TASK DESCRIPTION
Take each line containing the word "that" and copy it.

INFORMATION SUPPLIED

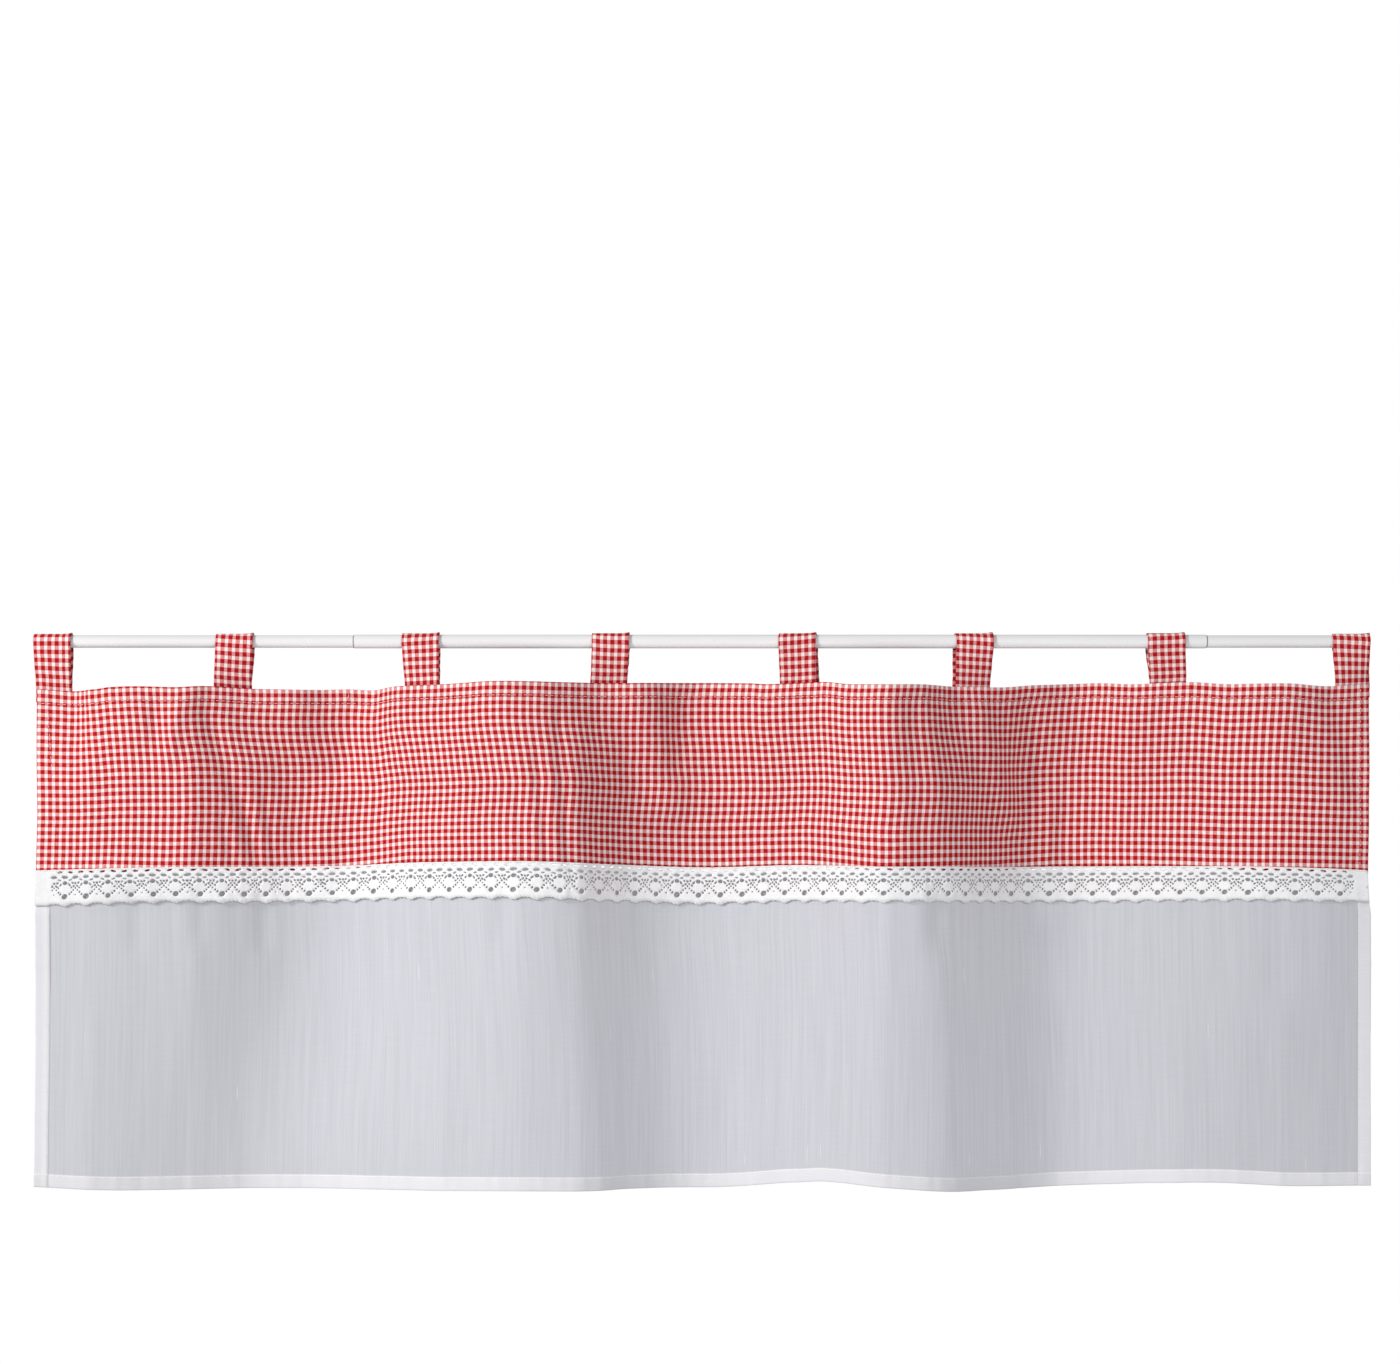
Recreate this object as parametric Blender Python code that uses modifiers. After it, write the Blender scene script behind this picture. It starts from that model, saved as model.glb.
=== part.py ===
"""Tab-top cafe curtain hanging from its telescopic rod.

Metres. +X runs along the rod from the centre of its left end face, +Z is up
and the side that faces the room is -Y. Every cloth piece follows one folded
surface, and is set a little in front of it or behind it.
"""

import math

import bmesh
import bpy
import numpy as np

# The rod: a thick middle tube with a thinner tube sliding in each end.
ROD_LENGTH = 1.080
MIDDLE_FROM = 0.259
MIDDLE_TO = 0.948
MIDDLE_RADIUS = 0.0055
INNER_RADIUS = 0.0048
TUBE_WALL = 0.0005
TUBE_OVERLAP = 0.080
END_PLUG = 0.012
LIP = 0.0004
ROD_SIDES = 48
SHARP_ANGLE = math.radians(40)

# The cloth.
SHEET = 0.0010
HEM_SHEET = 0.0016
GAP = 0.0003
CURTAIN_LEFT = 0.0015
CURTAIN_RIGHT = 1.0795

# Tabs: loops of doubled cloth whose ends are caught behind the band's hem.
TAB_CENTRES = (0.0166, 0.162, 0.312, 0.466, 0.617, 0.760, 0.915, 1.0645)
TAB_WIDTH = 0.030
TAB_LAP = 0.010
TAB_ARC_STEPS = 12
TAB_ROD_GAP = 0.00035

# Heights measured along the hanging cloth.
TOP_FOLD_DROP = 0.085
BAND_UNDER_LACE = 0.009
VOILE_BEHIND_BAND = 0.008
VOILE_FORWARD_DROP = 0.014
LACE_HEIGHT = 0.0315
FOLD_CHANGE_FROM = -0.218
FOLD_CHANGE_TO = -0.430
BOTTOM_HEM = 0.011
HEM_STEP = 0.001

# The lace's lower edge.
SCALLOPS = 61
SCALLOP_DEPTH = 0.0025
SCALLOP_STEPS = 3
LACE_FORWARD = 0.0016

# How finely the folds are followed.
TAB_STEPS = 2
BAY_STEPS = 10
SLOPE_REACH = 0.004

# The folds: how far the cloth stands towards the room at the header, at the
# seam under the band and at the hem. One row for each tab edge and each fold.
FOLD_COLUMNS = ("along", "top", "seam", "hem")
FOLDS = (
    (0.000, 0.000, 0.000, 0.002),
    (0.031, 0.000, 0.005, 0.010),
    (0.051, 0.014, 0.010, 0.015),
    (0.085, 0.019, 0.014, 0.014),
    (0.125, 0.017, 0.016, 0.006),
    (0.147, 0.007, 0.008, -0.002),
    (0.177, -0.004, -0.008, -0.008),
    (0.240, -0.019, -0.027, -0.004),
    (0.272, -0.014, -0.021, 0.005),
    (0.297, 0.001, -0.008, 0.012),
    (0.327, 0.009, 0.009, 0.021),
    (0.398, 0.034, 0.033, 0.032),
    (0.425, 0.027, 0.029, 0.031),
    (0.451, 0.006, 0.009, 0.018),
    (0.481, -0.005, -0.012, -0.004),
    (0.545, -0.031, -0.034, -0.029),
    (0.602, -0.010, -0.022, -0.012),
    (0.632, 0.000, -0.003, 0.006),
    (0.655, 0.020, 0.016, 0.020),
    (0.690, 0.038, 0.035, 0.033),
    (0.714, 0.030, 0.032, 0.031),
    (0.745, 0.005, 0.012, 0.014),
    (0.775, -0.004, -0.016, -0.009),
    (0.810, -0.024, -0.038, -0.030),
    (0.850, -0.038, -0.046, -0.038),
    (0.900, -0.011, -0.027, -0.022),
    (0.930, -0.003, -0.012, -0.006),
    (1.012, 0.018, 0.014, 0.004),
    (1.050, 0.005, 0.012, 0.002),
    (1.080, 0.000, 0.006, -0.002),
)

# The heights of the band's top edge, of the lace's top edge and of the hem.
EDGE_COLUMNS = ("along", "header", "lace", "bottom")
EDGES = (
    (0.000, -0.0380, -0.1850, -0.4410),
    (0.090, -0.0375, -0.1830, -0.4420),
    (0.240, -0.0385, -0.1810, -0.4415),
    (0.312, -0.0370, -0.1785, -0.4415),
    (0.390, -0.0345, -0.1780, -0.4410),
    (0.466, -0.0335, -0.1800, -0.4430),
    (0.545, -0.0320, -0.1820, -0.4445),
    (0.617, -0.0330, -0.1805, -0.4380),
    (0.640, -0.0340, -0.1810, -0.4355),
    (0.690, -0.0365, -0.1825, -0.4390),
    (0.760, -0.0355, -0.1820, -0.4435),
    (0.850, -0.0320, -0.1810, -0.4430),
    (0.955, -0.0340, -0.1815, -0.4375),
    (1.025, -0.0345, -0.1830, -0.4400),
    (1.080, -0.0345, -0.1850, -0.4400),
)

COLOURS = {
    "rod": (0.84, 0.83, 0.83),
    "gingham": (0.62, 0.24, 0.23),
    "lace": (0.74, 0.73, 0.76),
    "voile": (0.60, 0.60, 0.63),
}


def clear_scene():
    """Removes the scene's objects."""
    for ob in list(bpy.data.objects):
        bpy.data.objects.remove(ob, do_unlink=True)


def gentle_slopes(xs, ys):
    """Slopes that let a curve pass each row without swinging past it."""
    secants = np.diff(ys) / np.diff(xs)
    slopes = np.zeros(len(ys))
    for i in range(1, len(ys) - 1):
        before, after = secants[i - 1], secants[i]
        if before * after > 0:
            slopes[i] = 2 * before * after / (before + after)
    slopes[0] = secants[0]
    slopes[-1] = secants[-1]
    return slopes


def smooth_column(table, names, name, at):
    """One column of a table, read smoothly at each place in at."""
    xs = np.array([row[0] for row in table])
    ys = np.array([row[names.index(name)] for row in table])
    slopes = gentle_slopes(xs, ys)
    cell = np.clip(np.searchsorted(xs, at) - 1, 0, len(xs) - 2)
    width = xs[cell + 1] - xs[cell]
    t = (at - xs[cell]) / width
    start = ys[cell] * (1 + 2 * t) * (1 - t) ** 2
    start_slope = width * slopes[cell] * t * (1 - t) ** 2
    end = ys[cell + 1] * t * t * (3 - 2 * t)
    end_slope = width * slopes[cell + 1] * t * t * (t - 1)
    return start + start_slope + end + end_slope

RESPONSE
Recreate this object as parametric Blender Python code that uses modifiers. After it, write the Blender scene script behind this picture. It starts from that model, saved as model.glb.
and the side that faces the room is -Y. Every cloth piece follows one folded
    """Slopes that let a curve pass each row without swinging past it."""